The absolute worse position of the options in this article is to be in is an immigrant spouse who has accumulated over 1 year of unlawful presence in the U.S. which triggers the 10 year bar (INA 212(a)(9)(B)(i)(II)) and who is only eligible to process their immigrant petition via outside the U.S. at their home country consulate. Not only must they leave the U.S. (and presumably their spouse and family), but for almost 2 decades the process required filing for a waiver (I-601) at the Consular post and then waiting for that Waiver packet to be reviewed and decided on by State Department officials, and this process kept many spouses waiting from anywhere from 3 months to a year. And the approval is not a sure thing either. There must be enough evidence in the Waiver packet to show the U.S. Citizen spouse would suffer extreme hardship if the immigrant spouse is not allowed to come into the U.S. to live.

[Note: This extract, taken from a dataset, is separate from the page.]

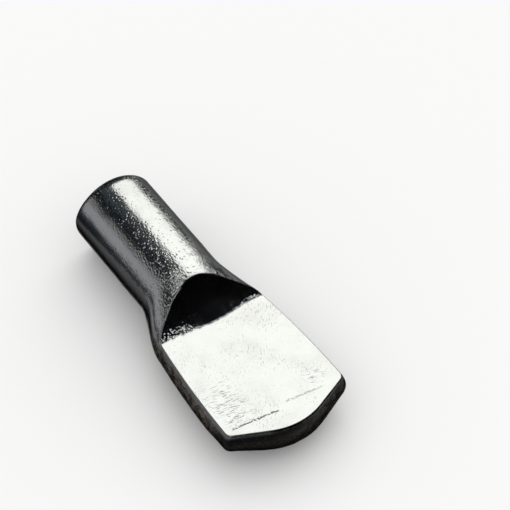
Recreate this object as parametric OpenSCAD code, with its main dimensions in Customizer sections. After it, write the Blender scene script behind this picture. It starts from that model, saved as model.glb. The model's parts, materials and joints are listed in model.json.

Luckily, starting March 4, 2013, the Obama administration made some procedural changes (note: Procedural changes, not changes to the law) about how these waivers would be processed. Now USCIS will allow for the waiver applicant to apply while still here inside the U.S. thus negating the long wait outside and apart from their family and minimizing the time they will spend out of the country to less than 2 weeks (once approved). It also takes away the fear of applying and eventually leaving the U.S. because an applicant will obviously only leave if they have been approved.
Spouses of U.S. Citizens have always been in the best position to receive their papers the fastest out of all the immigrant relative categories, and now the new Stateside Waiver process has even made it better by easing the burden on families who need a waiver for unlawful presence. It’s never been better to be an immigrant married to a U.S. Citizen!